As investors in the real world, we have to work through the current headlines and macro-economic predictions and make decisions in the here and now as to how to invest your money.


What we see happening today:

  • Inflation remains stubbornly high
  • The job market is tight in Europe and the US, those who want work can get it and workers appear to be in the ascendence, demanding and getting big pay rises, certainly in the private sector
  • Speculative investments continue to fall. The short term (12 months) trend in the shares of Tesla, Meta and even Amazon is still down along with the value of a Bitcoin.
  • An optimist might see a recent bounce in the value of Microsoft shares from an end of October low
  • The trend in energy and commodity stocks is up and has been all year, financials are also looking stronger more recently.
  • Fixed income investments are recovering nicely from the low following the mini budget debacle and the forward returns look very attractive on a 2-3 year view, though will not be without volatility as they respond to central bank sentiment and forecast changes in interest rates
  • We note the risks of further collapses in the near term in areas of finance that became too bloated in the era of cheap money. Crypto, private equity and the housing market were all noted last night as still having the potential to shock as the tide goes out.

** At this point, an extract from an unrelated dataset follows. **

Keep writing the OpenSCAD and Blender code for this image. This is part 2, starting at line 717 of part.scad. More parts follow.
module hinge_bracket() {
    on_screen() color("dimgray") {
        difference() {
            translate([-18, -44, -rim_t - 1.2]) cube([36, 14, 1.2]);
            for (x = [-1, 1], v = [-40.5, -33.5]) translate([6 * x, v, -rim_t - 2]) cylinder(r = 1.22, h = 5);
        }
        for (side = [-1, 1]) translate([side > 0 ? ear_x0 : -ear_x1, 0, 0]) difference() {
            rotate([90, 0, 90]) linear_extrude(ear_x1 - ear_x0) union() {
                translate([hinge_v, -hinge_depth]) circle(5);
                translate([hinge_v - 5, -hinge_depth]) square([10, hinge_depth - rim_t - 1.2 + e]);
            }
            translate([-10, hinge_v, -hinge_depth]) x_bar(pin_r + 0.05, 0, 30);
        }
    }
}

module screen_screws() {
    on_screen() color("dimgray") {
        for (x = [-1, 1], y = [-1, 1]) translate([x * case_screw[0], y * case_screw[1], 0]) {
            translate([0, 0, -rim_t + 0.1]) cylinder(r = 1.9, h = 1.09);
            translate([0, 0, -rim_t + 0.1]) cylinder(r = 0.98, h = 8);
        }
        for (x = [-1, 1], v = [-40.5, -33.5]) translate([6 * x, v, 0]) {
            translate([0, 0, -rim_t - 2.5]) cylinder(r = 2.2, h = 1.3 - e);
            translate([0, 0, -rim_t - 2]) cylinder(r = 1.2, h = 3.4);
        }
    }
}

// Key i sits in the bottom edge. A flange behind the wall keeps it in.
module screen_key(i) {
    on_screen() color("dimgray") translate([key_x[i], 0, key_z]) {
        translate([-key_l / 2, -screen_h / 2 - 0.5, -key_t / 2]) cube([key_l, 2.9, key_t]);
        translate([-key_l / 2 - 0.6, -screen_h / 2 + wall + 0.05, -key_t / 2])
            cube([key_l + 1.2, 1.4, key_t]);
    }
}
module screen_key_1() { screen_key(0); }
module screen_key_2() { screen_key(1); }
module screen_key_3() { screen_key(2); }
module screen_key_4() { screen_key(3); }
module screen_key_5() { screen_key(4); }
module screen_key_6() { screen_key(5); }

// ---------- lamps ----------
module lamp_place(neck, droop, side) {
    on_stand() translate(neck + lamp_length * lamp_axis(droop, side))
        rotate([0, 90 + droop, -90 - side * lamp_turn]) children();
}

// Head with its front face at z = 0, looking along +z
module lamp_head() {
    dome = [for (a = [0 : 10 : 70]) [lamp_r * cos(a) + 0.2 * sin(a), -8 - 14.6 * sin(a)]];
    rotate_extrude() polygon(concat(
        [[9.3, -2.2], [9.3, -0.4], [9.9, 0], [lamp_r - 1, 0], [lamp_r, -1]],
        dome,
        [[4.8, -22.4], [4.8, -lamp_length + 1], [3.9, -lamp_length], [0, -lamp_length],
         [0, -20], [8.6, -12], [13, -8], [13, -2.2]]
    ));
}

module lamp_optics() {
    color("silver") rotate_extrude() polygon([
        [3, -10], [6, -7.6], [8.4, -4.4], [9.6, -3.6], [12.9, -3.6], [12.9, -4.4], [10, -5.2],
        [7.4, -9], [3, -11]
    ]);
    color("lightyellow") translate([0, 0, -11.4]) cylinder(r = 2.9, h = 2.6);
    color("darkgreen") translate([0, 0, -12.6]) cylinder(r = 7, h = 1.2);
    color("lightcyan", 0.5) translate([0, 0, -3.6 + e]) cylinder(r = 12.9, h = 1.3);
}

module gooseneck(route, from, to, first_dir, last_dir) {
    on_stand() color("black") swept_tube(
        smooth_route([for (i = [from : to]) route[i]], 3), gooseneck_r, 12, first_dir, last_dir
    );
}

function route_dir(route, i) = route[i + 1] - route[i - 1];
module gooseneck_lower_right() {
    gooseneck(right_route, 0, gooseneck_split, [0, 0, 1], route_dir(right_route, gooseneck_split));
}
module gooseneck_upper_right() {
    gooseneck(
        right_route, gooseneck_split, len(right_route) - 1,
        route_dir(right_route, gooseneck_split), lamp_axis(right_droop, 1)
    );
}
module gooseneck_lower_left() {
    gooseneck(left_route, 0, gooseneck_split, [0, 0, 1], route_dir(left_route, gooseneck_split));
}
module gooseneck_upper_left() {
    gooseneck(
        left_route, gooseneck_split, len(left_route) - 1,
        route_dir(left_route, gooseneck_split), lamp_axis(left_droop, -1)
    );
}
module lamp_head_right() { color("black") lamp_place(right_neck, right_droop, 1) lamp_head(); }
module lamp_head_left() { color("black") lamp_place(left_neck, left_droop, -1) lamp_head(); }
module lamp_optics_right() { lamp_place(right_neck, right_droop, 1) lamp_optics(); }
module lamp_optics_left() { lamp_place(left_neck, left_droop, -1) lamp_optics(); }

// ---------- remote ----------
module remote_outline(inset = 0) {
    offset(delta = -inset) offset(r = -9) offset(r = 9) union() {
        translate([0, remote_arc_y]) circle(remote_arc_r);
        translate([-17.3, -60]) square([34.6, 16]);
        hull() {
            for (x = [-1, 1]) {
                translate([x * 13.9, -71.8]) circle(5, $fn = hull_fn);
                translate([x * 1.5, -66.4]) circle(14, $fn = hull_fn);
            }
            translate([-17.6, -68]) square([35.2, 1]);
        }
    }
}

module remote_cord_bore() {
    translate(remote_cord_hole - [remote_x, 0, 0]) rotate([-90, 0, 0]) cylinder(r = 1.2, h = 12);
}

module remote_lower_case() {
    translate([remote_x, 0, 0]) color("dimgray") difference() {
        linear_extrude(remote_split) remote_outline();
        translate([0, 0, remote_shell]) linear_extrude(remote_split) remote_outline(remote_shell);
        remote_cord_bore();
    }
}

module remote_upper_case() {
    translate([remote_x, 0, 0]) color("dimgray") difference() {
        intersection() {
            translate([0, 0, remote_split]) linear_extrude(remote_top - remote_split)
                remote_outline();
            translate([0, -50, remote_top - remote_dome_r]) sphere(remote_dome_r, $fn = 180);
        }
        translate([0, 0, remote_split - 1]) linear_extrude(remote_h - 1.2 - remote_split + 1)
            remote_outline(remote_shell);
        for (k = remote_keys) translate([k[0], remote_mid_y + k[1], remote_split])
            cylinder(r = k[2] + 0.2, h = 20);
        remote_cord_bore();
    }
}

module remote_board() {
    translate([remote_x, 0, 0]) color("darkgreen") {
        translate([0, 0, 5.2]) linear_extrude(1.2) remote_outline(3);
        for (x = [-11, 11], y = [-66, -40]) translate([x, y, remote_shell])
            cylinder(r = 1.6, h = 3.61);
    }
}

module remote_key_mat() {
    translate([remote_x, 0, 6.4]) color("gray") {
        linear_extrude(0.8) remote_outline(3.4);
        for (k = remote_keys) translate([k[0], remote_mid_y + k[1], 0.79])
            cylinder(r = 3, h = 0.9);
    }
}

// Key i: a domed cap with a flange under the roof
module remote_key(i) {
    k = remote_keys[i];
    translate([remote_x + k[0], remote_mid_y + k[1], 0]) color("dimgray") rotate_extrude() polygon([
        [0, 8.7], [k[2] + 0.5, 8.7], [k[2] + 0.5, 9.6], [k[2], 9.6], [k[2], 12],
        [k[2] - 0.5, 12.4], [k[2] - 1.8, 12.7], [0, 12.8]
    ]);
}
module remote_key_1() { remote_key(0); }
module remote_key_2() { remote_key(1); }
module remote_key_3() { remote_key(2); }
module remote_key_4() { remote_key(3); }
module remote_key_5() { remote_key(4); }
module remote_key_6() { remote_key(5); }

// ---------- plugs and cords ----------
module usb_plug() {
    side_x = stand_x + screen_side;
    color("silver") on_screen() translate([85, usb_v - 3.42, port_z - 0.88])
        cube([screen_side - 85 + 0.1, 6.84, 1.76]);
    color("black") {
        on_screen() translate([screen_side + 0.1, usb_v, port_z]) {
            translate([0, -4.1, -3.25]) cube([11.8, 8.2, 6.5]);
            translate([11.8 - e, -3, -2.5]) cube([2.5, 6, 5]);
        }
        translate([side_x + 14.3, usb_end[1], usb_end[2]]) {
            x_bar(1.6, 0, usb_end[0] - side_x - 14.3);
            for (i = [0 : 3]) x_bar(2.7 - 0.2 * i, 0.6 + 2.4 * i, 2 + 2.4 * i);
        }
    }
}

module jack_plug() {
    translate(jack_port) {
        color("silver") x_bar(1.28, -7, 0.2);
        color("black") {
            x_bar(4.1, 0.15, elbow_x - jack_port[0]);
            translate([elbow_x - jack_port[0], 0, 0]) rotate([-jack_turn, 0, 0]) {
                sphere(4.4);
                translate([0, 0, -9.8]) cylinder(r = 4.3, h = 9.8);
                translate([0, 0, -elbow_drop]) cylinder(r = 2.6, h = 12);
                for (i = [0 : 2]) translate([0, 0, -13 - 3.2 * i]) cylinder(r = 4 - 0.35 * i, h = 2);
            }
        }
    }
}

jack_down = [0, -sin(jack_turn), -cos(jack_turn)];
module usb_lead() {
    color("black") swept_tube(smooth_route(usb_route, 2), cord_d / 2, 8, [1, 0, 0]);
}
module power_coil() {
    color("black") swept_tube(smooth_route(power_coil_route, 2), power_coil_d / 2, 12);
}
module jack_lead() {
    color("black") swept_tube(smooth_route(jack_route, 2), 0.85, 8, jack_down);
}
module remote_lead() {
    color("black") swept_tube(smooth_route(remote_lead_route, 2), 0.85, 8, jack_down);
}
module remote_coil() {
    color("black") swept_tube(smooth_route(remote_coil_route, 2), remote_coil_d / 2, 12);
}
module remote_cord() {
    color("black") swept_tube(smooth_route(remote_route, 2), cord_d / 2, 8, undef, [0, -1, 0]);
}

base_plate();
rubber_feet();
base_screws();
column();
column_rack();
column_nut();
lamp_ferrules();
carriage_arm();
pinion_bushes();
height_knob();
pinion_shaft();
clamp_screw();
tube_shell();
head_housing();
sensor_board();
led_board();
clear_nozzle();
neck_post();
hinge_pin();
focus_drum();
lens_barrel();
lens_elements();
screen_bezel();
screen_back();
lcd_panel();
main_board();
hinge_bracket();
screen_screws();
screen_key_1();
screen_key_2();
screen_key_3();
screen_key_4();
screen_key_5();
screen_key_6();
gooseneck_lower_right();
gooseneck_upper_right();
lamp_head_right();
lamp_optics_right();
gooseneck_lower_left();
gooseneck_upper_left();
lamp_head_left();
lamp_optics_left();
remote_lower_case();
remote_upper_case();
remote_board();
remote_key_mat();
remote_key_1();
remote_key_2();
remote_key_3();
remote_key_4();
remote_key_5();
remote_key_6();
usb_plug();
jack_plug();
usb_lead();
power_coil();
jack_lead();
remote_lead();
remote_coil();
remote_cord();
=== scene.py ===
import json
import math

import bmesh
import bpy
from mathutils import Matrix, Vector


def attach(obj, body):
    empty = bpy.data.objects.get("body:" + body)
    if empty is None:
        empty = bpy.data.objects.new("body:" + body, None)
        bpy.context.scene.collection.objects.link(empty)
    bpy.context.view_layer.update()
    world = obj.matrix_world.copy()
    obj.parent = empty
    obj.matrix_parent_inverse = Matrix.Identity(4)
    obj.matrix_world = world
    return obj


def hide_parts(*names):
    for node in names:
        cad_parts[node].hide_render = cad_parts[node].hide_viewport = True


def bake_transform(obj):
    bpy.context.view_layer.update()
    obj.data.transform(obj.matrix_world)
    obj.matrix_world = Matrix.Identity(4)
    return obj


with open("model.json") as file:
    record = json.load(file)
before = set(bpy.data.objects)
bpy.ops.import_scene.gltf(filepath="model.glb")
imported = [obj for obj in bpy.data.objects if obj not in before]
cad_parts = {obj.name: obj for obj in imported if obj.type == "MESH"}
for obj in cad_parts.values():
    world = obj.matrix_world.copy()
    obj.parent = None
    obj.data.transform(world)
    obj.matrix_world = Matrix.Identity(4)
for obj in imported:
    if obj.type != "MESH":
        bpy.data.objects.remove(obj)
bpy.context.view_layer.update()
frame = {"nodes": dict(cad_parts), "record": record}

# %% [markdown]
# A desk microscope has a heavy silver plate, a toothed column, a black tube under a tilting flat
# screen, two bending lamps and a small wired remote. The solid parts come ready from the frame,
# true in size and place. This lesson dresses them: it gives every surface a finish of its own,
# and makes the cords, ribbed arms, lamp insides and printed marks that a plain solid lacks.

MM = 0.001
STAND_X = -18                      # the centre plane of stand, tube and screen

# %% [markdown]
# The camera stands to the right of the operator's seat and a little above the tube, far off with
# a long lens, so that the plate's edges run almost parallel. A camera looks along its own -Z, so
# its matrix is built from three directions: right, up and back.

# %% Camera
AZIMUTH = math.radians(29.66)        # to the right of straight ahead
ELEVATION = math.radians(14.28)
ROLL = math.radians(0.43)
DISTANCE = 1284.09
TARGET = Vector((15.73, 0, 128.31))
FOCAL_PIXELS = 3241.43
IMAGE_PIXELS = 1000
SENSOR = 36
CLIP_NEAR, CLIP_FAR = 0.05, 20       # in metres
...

We are significantly overweight fixed income compared to our peers and tilted towards financials and higher yields and we are underweight growth and overweight value, compared to the global index. We are fully actively invested with managers who are able to take advantage of the big shifts. We are fully invested and rather than holding more cash, we have been building holdings in Ruffer Diversified return, which hedges against tail risk events as described above, as some insurance.

Generally, we feel good about where we are invested and I don’t think we heard anything last night around what may or may not happen in the future that changes our view on how to invest today.

However, we will always keep listening.